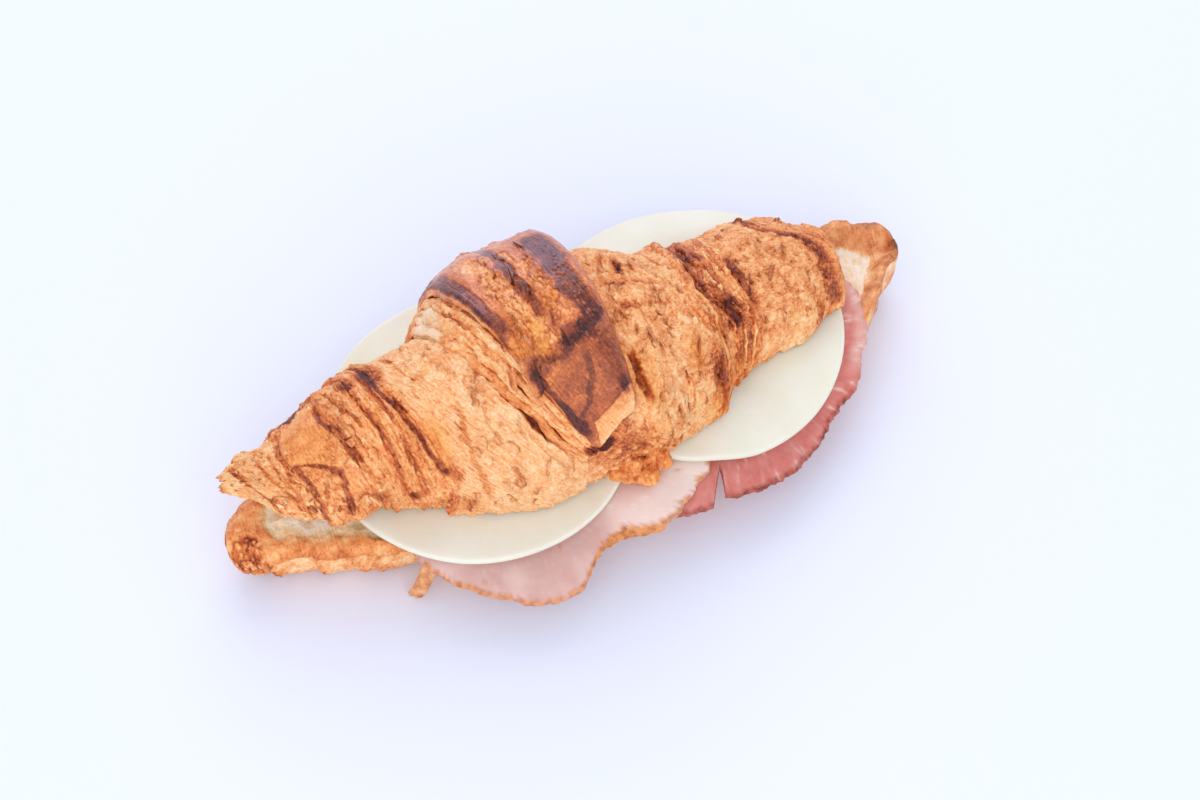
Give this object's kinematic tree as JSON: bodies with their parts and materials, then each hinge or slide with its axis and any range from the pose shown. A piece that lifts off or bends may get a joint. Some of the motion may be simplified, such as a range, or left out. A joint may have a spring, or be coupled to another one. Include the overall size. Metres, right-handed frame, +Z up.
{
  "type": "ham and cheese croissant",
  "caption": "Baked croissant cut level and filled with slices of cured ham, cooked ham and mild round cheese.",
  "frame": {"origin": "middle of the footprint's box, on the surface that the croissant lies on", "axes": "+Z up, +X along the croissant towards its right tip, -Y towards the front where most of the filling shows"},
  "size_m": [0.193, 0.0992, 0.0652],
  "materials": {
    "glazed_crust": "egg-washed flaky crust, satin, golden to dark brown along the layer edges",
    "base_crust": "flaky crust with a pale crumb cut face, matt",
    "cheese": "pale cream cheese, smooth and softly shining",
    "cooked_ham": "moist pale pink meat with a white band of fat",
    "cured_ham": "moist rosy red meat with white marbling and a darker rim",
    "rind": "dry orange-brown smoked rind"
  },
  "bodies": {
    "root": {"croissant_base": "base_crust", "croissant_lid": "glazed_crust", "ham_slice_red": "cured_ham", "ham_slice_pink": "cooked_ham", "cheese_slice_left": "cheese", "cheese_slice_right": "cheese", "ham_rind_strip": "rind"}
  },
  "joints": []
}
════════════════════
__Description of the task__. Each line above must be printed exactly as it appears.

__Output of the exercise__.
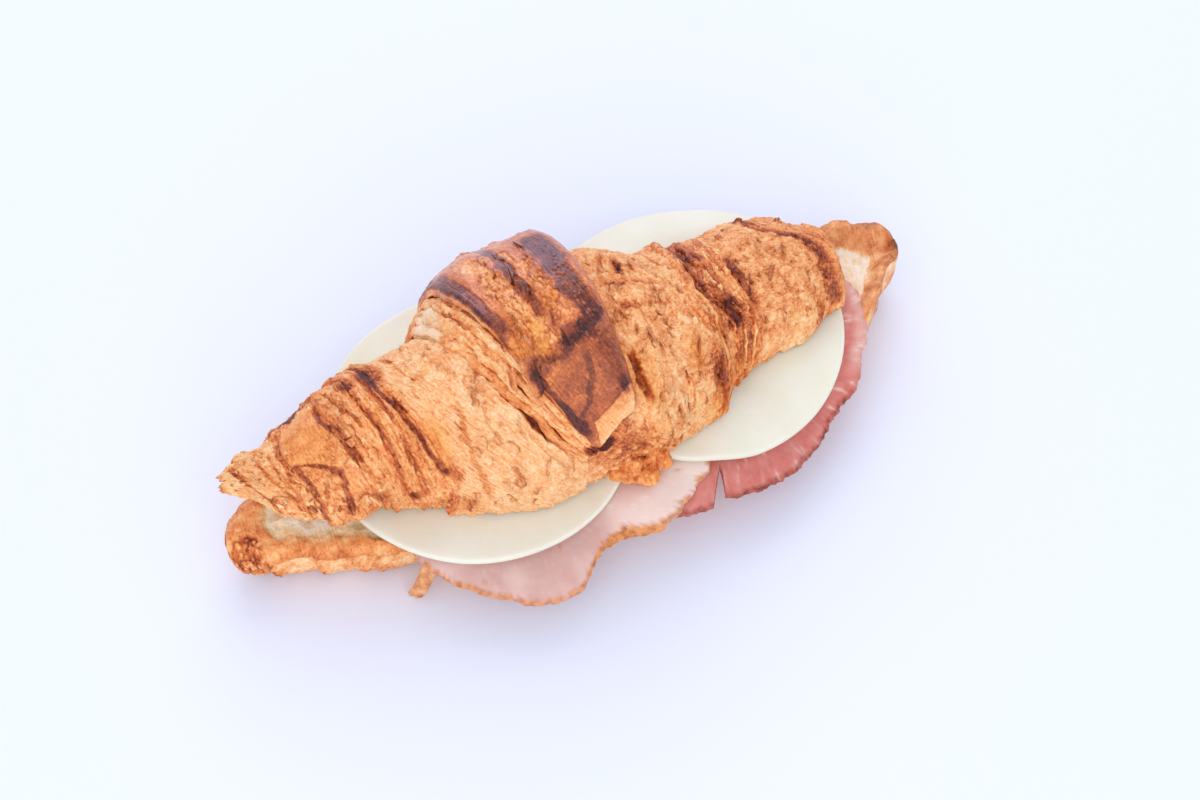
Give this object's kinematic tree as JSON: bodies with their parts and materials, then each hinge or slide with its axis and any range from the pose shown. A piece that lifts off or bends may get a joint. Some of the motion may be simplified, such as a range, or left out. A joint may have a spring, or be coupled to another one. Include the overall size. Metres, right-handed frame, +Z up.
{
  "type": "ham and cheese croissant",
  "caption": "Baked croissant cut level and filled with slices of cured ham, cooked ham and mild round cheese.",
  "frame": {"origin": "middle of the footprint's box, on the surface that the croissant lies on", "axes": "+Z up, +X along the croissant towards its right tip, -Y towards the front where most of the filling shows"},
  "size_m": [0.193, 0.0992, 0.0652],
  "materials": {
    "glazed_crust": "egg-washed flaky crust, satin, golden to dark brown along the layer edges",
    "base_crust": "flaky crust with a pale crumb cut face, matt",
    "cheese": "pale cream cheese, smooth and softly shining",
    "cooked_ham": "moist pale pink meat with a white band of fat",
    "cured_ham": "moist rosy red meat with white marbling and a darker rim",
    "rind": "dry orange-brown smoked rind"
  },
  "bodies": {
    "root": {"croissant_base": "base_crust", "croissant_lid": "glazed_crust", "ham_slice_red": "cured_ham", "ham_slice_pink": "cooked_ham", "cheese_slice_left": "cheese", "cheese_slice_right": "cheese", "ham_rind_strip": "rind"}
  },
  "joints": []
}